Well, first of all, we are obliged as Muslims to pray five times a day. In His wisdom, Almighty Allah has chosen this as one of the things that Muslims must do. The five daily prayers give a routine to our day, placing Allah at the center and making everything else revolve around Him. If we fail to observe these five daily prayers, it is only natural that our faith will weaken.
So, a sure way of preserving one’s faith is to pray. Pray more than ever, not just the five prayers. Beg Almighty Allah to accept your prayers and to open your mind and your heart to His greatness.
Pray, even when you see no light. The One Who is Light itself will remove your darkness. There is an old saying that we become good by doing good things. Hold on to the five daily prayers, and your life will revolve around Allah. Fail to pray, and your faith will become weak.
Another thing we can do when our faith is weak is to think about others. Instead of focusing on our own inner struggles, think about those who are less fortunate than you. Try to help others. An act of kindness to a poor person will please Allah, but it will also help you. You will find that your good deeds reflect back on you.
Count all the blessings you have in life. Instead of wallowing in inner despair, look at all the good things you have. Without at first asking where they came from, count up all the blessings and favors you have every day, like good health, sight, friends, family.

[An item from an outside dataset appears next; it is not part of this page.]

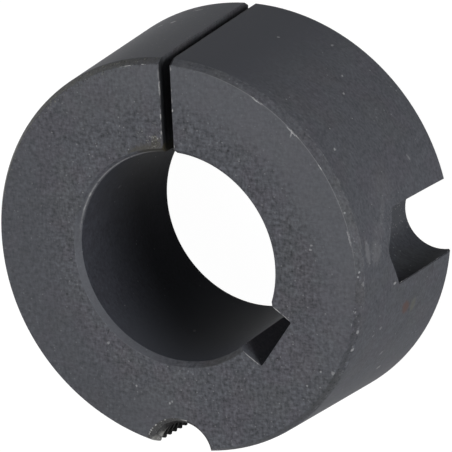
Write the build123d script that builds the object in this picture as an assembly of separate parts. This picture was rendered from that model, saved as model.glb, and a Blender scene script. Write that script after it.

The month of Ramadan is a chance for you to deepen your faith, but Allah calls us to Him not only in Ramadan but every day. Be faithful to prayer, try to read and recite more of the Quran, read about Islam and the lives of its great heroes. Do deeds of charity to win Allah’s favor.
Cling to what little faith you might have, that Allah may bless you and increase your faith. It is in times of darkness that our faith can grow, helping us to be strong for others later on.
Faith means precisely believing something we cannot see. Cling to the fact that Allah has called you to be Muslim. Allah is Merciful and Compassionate. Do what Allah has commanded and He will reward you.